As I watch my husband with our son, I am filled with a sense of quiet wonder.
There’s a stillness in the way he looks at Leo, a softness in his touch that echoes the way my father used to look at me when I was small. It’s the kind of love that isn’t flashy or loud, but it’s there in the small moments — in the way he steadies Leo’s hand when he reaches for something new, in the way he listens to the noises Leo makes, and soothes him when he cries in the middle of the night.
And I realize, that is what my father taught me. Not in over-the-top gestures, but the quiet ways he showed me what it meant to be loved. What it meant to be seen. What it meant to be held, not just physically, but emotionally, in ways that still guide me today.
My father isn’t perfect — none of us are. But what I saw in him (and see in him today) was a deep and abiding commitment to being present. To always showing up, even when life was hard. To be reliable. To be consistent. To let his actions speak louder than words. My father is not a man of many words, but when he does speak, his words carry weight. They are thoughtful, considerate. He taught me that sometimes, silence holds more wisdom than a thousand spoken promises.
He showed me that love is not always flashy or grand action. It’s in the routine, in the shared moments that may seem small at the time. It’s in the steady hand that guides you through a storm, and the quiet reassurance that you are safe, that you matter, that you are enough.

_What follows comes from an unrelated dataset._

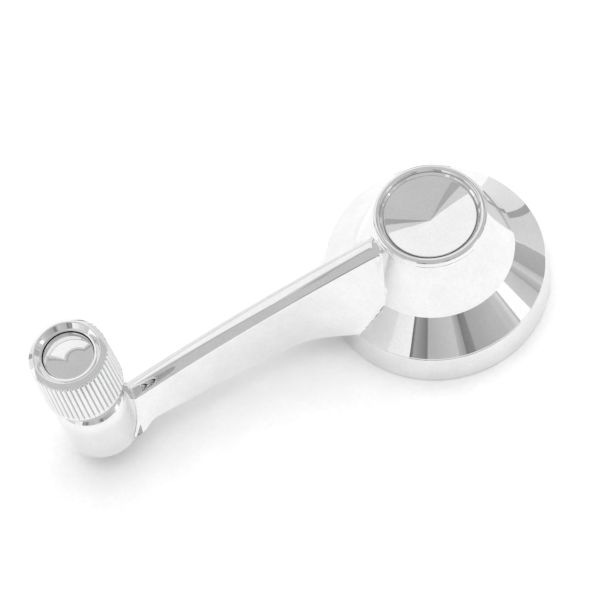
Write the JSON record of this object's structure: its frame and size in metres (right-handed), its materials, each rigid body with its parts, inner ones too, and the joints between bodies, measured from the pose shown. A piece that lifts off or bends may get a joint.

As I look at my husband now, I see those same qualities unfolding in the way he interacts with Leo. The way he takes time to listen when Leo is saying something in his baby language, even if it doesn’t make (any) sense. The way he puts down his phone to engage in play, not because it’s the easiest thing to do, but because it’s what matters. The way he is present, not just physically, but emotionally, with his whole heart. And I see him teaching Leo the same lessons my Papi taught me — lessons about patience, about the power of being steady, of showing up even when life is overwhelming. He teaches him that love is something you give without expecting anything in return. It’s in the small moments, the quiet gestures, the reassurance that you are enough, no matter what.
And I think that’s what we need more of in this world. We need fathers who show their love through action, who teach their children that being there, truly being there, is what matters. That showing up is enough. That love isn’t just about what you say, but what you do.
I also see in my husband the beautiful truth that fatherhood doesn’t have to be defined by perfection. It’s about presence, about consistency, about trust. And watching him with Leo, I know that our son is learning what it means to be loved not by the things his father buys him, but by the way his father is always there for him. In the way he holds him when he’s scared, in the way he listens when he’s excited, in the way he encourages him to explore the world, knowing that his father will always be there to catch him if he falls.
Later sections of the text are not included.